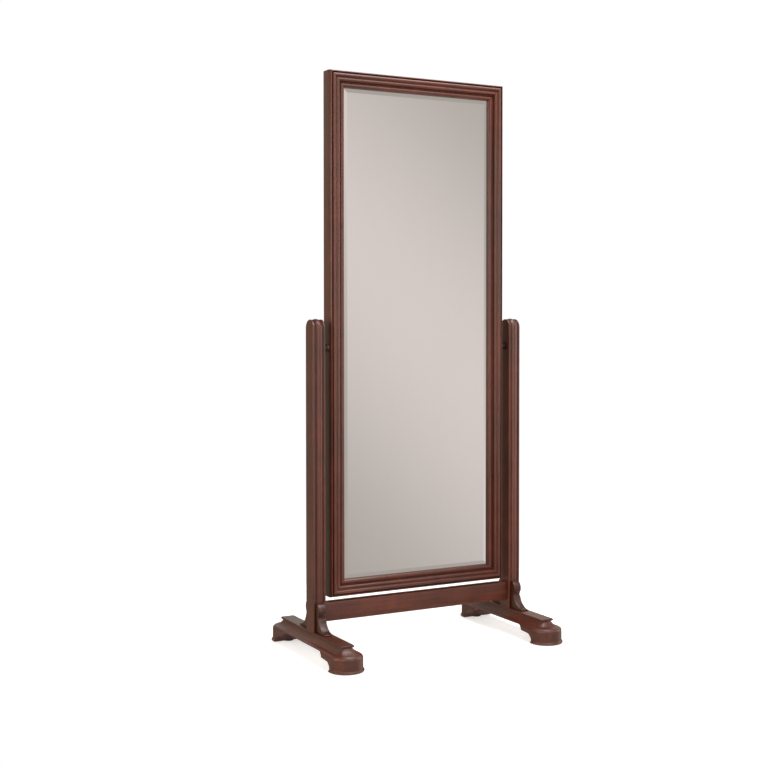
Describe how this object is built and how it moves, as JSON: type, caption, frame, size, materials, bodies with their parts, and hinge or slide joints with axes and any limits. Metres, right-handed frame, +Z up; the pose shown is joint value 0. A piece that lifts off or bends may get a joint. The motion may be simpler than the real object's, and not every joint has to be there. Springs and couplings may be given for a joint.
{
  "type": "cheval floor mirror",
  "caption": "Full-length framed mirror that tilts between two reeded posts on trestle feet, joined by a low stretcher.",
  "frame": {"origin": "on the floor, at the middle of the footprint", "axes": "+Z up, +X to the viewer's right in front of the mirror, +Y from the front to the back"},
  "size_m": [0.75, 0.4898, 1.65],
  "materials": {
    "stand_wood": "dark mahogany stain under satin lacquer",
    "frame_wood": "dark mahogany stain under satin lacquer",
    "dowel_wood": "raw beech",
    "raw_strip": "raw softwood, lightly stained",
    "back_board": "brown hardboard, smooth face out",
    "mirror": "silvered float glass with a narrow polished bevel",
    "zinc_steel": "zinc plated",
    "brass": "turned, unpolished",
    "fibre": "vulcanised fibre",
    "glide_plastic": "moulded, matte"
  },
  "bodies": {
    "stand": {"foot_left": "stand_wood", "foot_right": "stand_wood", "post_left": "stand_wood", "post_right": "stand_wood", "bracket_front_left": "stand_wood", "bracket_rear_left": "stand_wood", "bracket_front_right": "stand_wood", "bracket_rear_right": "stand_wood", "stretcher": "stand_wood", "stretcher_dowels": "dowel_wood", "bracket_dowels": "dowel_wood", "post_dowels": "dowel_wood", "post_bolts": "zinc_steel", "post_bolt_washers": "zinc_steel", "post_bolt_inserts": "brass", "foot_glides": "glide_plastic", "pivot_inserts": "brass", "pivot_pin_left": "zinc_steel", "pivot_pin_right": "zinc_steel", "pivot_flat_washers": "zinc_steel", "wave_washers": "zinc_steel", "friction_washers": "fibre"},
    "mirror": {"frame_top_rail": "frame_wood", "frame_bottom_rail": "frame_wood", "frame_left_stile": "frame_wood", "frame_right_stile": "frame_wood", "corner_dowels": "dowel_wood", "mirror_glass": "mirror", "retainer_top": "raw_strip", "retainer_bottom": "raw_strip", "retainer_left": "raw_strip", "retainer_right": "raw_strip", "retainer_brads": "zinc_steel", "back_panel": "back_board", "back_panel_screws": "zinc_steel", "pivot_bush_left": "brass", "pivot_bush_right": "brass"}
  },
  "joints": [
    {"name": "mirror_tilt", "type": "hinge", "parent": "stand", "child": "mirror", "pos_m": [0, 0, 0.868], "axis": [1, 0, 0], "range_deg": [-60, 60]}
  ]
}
::::::::
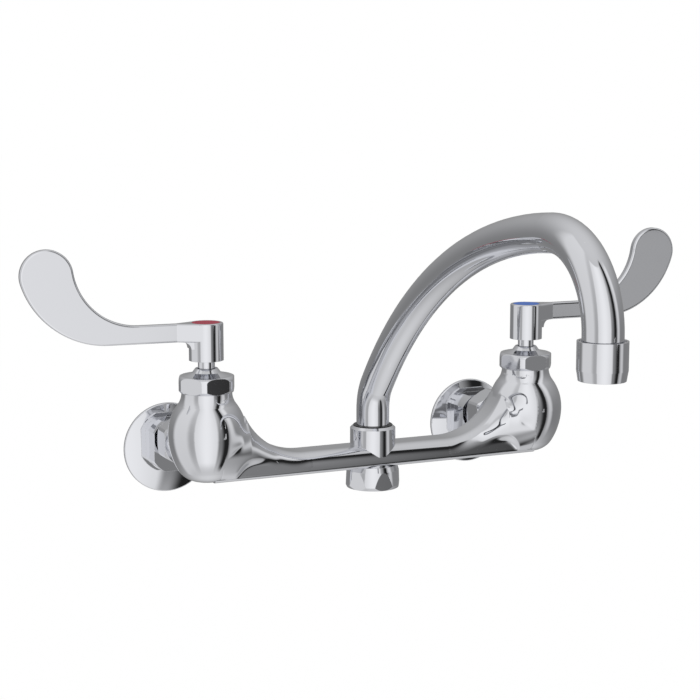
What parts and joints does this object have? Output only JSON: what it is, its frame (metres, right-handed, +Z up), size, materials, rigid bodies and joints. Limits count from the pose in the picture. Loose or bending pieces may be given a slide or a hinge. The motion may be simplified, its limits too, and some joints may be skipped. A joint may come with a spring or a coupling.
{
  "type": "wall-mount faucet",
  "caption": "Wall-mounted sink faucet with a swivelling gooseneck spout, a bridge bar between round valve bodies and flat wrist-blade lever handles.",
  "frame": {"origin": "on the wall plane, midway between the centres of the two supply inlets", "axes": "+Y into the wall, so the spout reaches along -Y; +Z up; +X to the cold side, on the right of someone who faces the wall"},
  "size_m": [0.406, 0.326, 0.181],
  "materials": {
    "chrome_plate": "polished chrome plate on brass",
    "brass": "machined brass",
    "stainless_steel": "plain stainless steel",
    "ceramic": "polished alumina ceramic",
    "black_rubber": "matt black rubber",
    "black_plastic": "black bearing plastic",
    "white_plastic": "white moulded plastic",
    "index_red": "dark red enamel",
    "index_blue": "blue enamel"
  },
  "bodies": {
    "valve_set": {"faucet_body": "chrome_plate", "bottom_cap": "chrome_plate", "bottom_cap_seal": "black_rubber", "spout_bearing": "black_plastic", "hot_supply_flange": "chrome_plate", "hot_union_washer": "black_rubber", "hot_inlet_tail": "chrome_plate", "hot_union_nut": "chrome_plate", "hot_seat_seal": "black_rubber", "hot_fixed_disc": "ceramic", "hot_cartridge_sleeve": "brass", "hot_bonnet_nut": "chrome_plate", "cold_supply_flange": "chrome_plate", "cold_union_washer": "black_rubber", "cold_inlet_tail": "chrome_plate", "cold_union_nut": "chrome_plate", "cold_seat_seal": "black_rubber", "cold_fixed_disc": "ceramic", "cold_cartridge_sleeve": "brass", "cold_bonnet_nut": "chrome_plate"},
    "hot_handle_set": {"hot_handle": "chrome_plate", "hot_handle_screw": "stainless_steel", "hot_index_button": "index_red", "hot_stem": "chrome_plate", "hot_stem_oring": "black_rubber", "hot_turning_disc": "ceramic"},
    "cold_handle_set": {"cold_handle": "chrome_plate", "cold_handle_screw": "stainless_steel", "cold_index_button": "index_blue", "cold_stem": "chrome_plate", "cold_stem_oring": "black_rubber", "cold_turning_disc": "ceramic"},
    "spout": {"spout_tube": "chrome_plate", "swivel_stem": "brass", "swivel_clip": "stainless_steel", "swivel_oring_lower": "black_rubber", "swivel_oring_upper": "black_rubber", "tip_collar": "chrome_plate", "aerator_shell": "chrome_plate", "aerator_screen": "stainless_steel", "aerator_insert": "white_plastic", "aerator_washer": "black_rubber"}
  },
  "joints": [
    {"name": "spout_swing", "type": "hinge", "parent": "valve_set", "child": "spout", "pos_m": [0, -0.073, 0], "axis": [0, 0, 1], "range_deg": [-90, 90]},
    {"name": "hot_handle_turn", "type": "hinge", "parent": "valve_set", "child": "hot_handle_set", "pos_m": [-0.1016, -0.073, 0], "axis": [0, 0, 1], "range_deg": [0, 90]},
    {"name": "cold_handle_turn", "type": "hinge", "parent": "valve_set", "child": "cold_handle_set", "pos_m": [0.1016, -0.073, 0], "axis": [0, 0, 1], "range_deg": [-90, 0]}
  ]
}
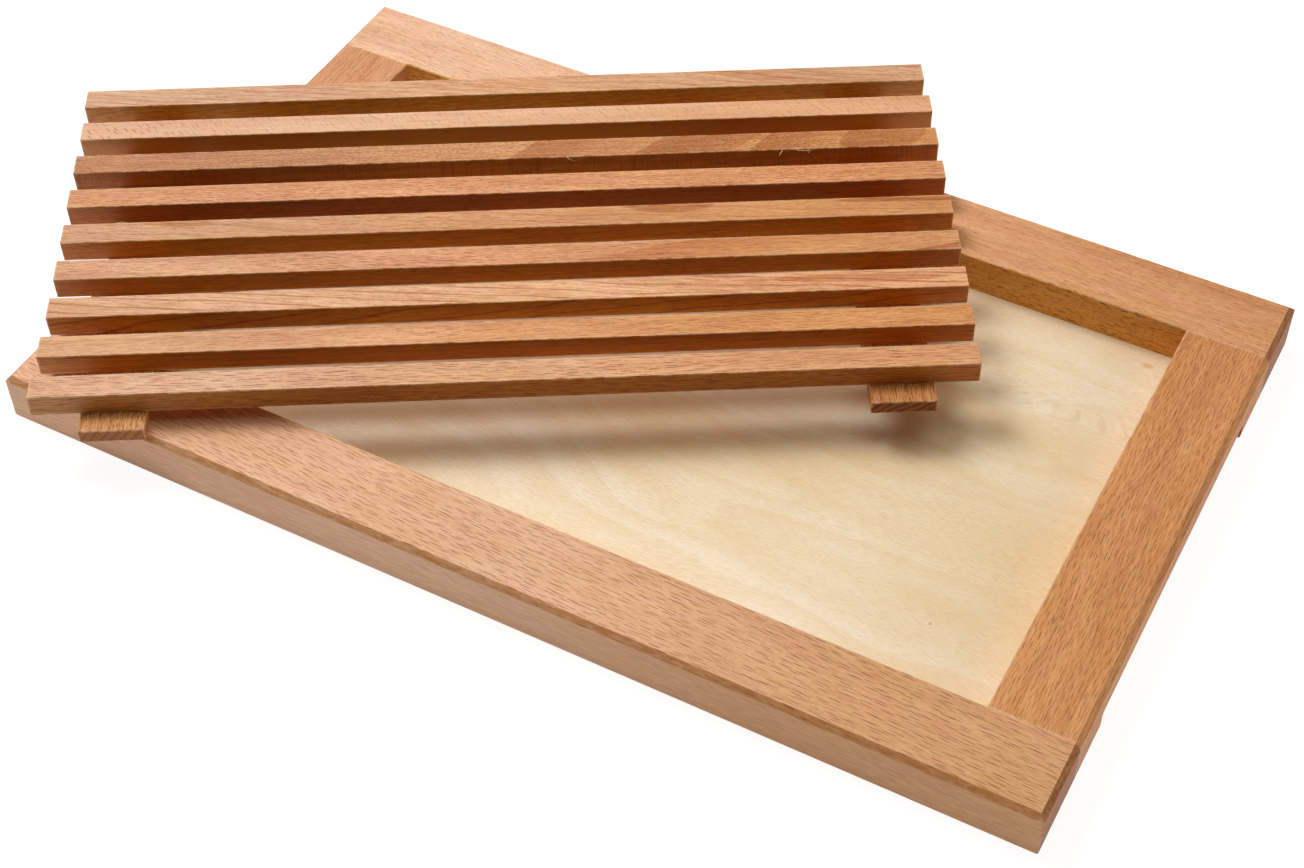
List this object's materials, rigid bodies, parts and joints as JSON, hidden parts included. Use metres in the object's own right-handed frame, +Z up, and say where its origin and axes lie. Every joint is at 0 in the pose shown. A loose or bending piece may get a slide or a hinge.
::::::::
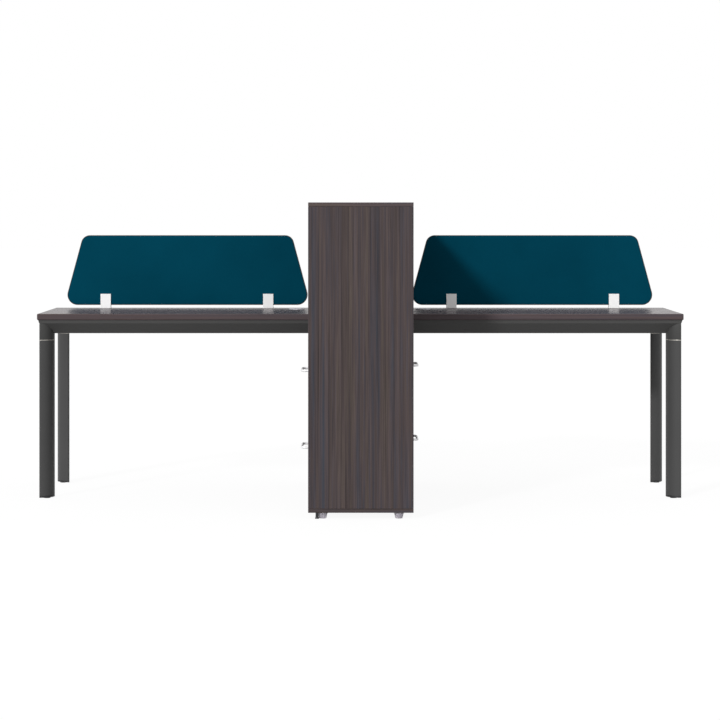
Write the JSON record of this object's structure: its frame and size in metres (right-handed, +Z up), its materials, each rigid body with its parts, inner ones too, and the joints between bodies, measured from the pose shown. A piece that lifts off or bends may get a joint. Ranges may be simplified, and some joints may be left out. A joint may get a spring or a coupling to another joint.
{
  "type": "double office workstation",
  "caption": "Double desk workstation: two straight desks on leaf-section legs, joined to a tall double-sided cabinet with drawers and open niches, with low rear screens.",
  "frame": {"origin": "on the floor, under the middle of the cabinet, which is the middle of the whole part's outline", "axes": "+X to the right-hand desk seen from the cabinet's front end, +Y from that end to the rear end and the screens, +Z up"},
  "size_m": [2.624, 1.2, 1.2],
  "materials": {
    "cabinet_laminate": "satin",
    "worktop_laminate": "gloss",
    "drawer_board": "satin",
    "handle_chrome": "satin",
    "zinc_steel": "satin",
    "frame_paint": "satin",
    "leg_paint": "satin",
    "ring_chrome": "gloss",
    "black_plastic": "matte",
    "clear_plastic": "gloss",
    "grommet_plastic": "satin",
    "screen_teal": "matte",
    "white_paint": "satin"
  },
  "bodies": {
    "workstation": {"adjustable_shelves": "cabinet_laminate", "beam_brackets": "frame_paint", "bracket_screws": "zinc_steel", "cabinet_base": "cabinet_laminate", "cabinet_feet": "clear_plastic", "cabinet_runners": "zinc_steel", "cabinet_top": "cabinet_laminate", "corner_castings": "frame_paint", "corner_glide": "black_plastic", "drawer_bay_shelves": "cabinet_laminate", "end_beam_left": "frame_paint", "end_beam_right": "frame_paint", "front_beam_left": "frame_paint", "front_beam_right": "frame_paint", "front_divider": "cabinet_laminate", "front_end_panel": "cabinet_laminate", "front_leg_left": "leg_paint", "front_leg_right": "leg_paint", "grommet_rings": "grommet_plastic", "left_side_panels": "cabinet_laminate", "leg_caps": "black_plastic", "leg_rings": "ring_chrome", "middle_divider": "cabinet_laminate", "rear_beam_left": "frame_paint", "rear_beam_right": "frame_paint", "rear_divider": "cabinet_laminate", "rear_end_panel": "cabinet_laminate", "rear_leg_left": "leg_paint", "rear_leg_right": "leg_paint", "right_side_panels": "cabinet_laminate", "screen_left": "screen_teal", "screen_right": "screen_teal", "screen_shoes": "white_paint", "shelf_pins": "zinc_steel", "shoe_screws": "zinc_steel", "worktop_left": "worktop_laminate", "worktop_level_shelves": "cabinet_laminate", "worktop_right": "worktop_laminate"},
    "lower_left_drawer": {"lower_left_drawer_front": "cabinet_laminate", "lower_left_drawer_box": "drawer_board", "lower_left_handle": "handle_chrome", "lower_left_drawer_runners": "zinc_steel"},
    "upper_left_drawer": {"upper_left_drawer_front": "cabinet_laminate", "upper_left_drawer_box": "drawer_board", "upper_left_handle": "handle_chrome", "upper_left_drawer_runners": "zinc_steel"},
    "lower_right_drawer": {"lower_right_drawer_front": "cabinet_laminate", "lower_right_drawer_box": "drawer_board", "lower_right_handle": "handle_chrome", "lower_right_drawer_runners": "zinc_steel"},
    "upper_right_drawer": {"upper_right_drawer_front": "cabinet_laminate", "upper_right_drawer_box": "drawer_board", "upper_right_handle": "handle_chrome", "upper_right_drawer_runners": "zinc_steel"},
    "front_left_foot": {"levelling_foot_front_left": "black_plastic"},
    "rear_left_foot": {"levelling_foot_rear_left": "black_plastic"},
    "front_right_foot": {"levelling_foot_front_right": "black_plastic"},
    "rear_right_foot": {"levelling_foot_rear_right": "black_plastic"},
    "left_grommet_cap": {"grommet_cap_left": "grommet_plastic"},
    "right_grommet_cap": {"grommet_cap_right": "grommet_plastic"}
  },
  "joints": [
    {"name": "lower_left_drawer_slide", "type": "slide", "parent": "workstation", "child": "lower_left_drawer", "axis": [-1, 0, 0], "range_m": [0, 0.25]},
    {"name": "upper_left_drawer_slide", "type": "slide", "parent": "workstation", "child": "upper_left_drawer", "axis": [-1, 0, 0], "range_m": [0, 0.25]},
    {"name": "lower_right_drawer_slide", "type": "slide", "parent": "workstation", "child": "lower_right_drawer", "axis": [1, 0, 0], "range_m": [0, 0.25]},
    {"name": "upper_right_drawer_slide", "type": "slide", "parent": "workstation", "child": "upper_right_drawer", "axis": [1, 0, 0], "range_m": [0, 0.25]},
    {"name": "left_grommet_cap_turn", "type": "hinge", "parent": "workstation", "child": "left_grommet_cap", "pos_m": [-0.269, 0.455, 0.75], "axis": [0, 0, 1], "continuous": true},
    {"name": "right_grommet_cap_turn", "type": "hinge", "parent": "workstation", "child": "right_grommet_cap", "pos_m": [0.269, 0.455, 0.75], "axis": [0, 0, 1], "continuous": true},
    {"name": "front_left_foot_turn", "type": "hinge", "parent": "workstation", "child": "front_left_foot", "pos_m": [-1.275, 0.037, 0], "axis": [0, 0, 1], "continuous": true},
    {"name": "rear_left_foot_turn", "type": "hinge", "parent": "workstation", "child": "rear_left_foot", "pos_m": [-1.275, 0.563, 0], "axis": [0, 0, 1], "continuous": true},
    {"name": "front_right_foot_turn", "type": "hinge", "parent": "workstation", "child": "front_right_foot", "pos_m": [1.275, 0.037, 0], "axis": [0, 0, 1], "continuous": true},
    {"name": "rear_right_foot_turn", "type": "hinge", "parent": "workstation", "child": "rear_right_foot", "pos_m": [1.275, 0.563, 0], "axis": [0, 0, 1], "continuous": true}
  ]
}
::::::::
Find how many of the lines above have the word "rigid" in them. State only that number.

3